In 1918, joining forces with the director William Worthington, Hayakawa founded his own production company; The Haworth Pictures Corporation, where he produced about twenty films which broke through the type-casting of Asian characters as the ‘eternal villains.’ It is also remarkable that Hayakawa played the romantic hero opposite white women, as in the Hollywood of those days interracial relationships were very controversial.

In 1923, Hayakawa left Hollywood and worked in Britain and France. In 1931, back in Hollywood, he made his talkie debut with Daughter of the Dragon (director: Lloyd Corrigan) but his strong accent proved a serious handicap.

His appearances in later American productions such as Tokyo Joe (1949), Three Came Home (1950) and House of Bamboo (1955) assured him again of a respectable career in Hollywood, culminating in his Oscar nomination (best supporting role) for David Lean’s The Bridge on the River Kwai (1957).

Hayakawa continued to act to a very late age; appearing in the adventure film Swiss Family Robinson (1960) and the war film Hell to Eternity (1960).

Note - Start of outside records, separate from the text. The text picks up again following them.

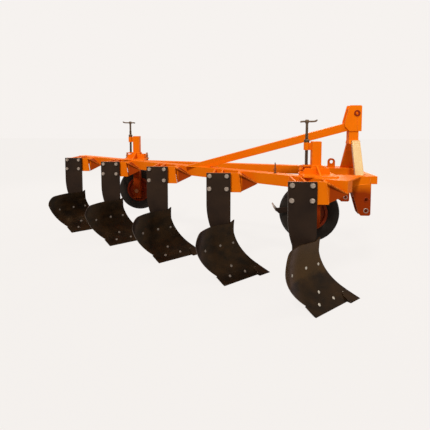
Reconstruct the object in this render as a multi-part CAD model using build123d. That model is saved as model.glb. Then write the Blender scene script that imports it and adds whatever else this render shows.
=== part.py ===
from build123d import *
import os
from math import atan2, cos, degrees, hypot, radians, sin

os.makedirs("parts", exist_ok=True)

# A mounted mouldboard plough: five right-turning bodies on a diagonal beam, in millimetres.
# It stands on its shares. +X is the way it is pulled, +Y the land side, +Z up.
# It is drawn from a point on the floor under the front corner of the first leg,
# and moved at the end so that the origin is the bottom centre of its box.

# Bodies along the beam
body_count = 5
body_step_aft = 608.0
body_step_port = 424.0

# Main beam, a rectangular tube beside the line of the legs
frame_top = 857.0
beam_width = 100.0
beam_height = 90.0
beam_wall = 8.0
beam_offset = 175.0
beam_nose = 150.0
beam_tail = 340.0

# Land-side beam, from the headstock back to the main beam
land_width = 80.0
land_wall = 6.0
land_angle = 13.6
land_front_port = 953.0

# Headstock frame: two rails between a rear cross member and a front hitch tube
rail_rear = 225.0
rail_front = 470.0
rail_width = 74.0
rail_depth_front = 60.0
rail_wall = 6.0
hitch_half_spread = 260.0
headstock_port = 610.0
cross_length = 60.0
hitch_tube_length = 54.0
corner_plate_thickness = 10.0
corner_plate_front = 400.0

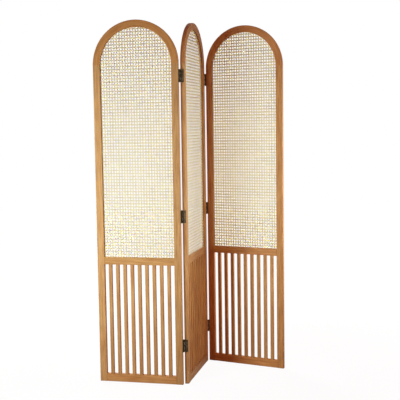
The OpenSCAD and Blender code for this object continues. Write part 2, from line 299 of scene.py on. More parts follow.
def streaks(tree, grain, size_mm, shift, detail=2.0):
    """Noise drawn out along the fibres: size_mm is about how wide and how long one streak is."""
    across_mm, along_mm = size_mm
    stretched = add_node(
        tree,
        "ShaderNodeMapping",
        {
            "Vector": grain,
            "Location": shift,
            "Scale": (1000 / across_mm, 1000 / across_mm, 1000 / along_mm),
        },
    ).outputs["Vector"]
    return add_node(
        tree,
        "ShaderNodeTexNoise",
        {"Vector": stretched, "Scale": 1.0, "Detail": detail, "Roughness": 0.55},
    ).outputs["Fac"]


def board_tone(tree, own, board_mm, offset_mm, seed):
    """One random number for each board: space is cut across the panel every board_mm.

    The first cut lies at offset_mm, and the seed is the number of the first board.
    """
    x = add_node(tree, "ShaderNodeSeparateXYZ", {0: own}).outputs["X"]
    counted = add_node(
        tree,
        "ShaderNodeMath",
        {0: x, 1: 1000 / board_mm, 2: seed - offset_mm / board_mm},
        operation="MULTIPLY_ADD",
    ).outputs[0]
    whole = add_node(tree, "ShaderNodeMath", {0: counted}, operation="FLOOR").outputs[0]
    return add_node(
        tree, "ShaderNodeTexWhiteNoise", {"W": whole}, noise_dimensions="1D"
    ).outputs["Value"]


def scaled_about_one(tree, value, reach):
    """Turns 0 to 1 into 1 - reach to 1 + reach."""
    return add_node(
        tree,
        "ShaderNodeMapRange",
        {"Value": value, "To Min": 1 - reach, "To Max": 1 + reach},
        clamp=True,
    ).outputs["Result"]


def product(tree, first, second):
    """Two numbers multiplied."""
    made = add_node(tree, "ShaderNodeMath", {0: first, 1: second}, operation="MULTIPLY")
    return made.outputs[0]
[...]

In 1966 he returned to Japan, where he died in Tokyo in 1973. Hayakawa apeared in around a hundred films and wrote many scripts, a novel (The Bandit Prince, 1926), a stage play (The Life of the Buddha, 1949), and his memoirs Zen Showed Me the Way (1960).

About the Eye Film Instituut Nederland

Eye Film Instituut Nederland is the national film archive of the Netherlands with a commitment to preserve and present the cinematic culture of the country. The Film Instituut is well-known worldwide for the extraordinary range of its film collection, varying from unique silent films to recent experimental cinema. Internationally acclaimed for its state-of-the-art preservations and restorations, the Film Instituut is the recipient of various prizes, the most recent one being the Prix Henri Langlois, awarded by Rencontres Internationales du Cinéma de Patrimoine et de Films Restaurés 2008 in France. In 2004, the EYE Film Instituut Nederland was featured in numerous publications and websites, following its spectacular discovery and restoration of Beyond the Rocks (1922), starring Rudolph Valentino and Gloria Swanson.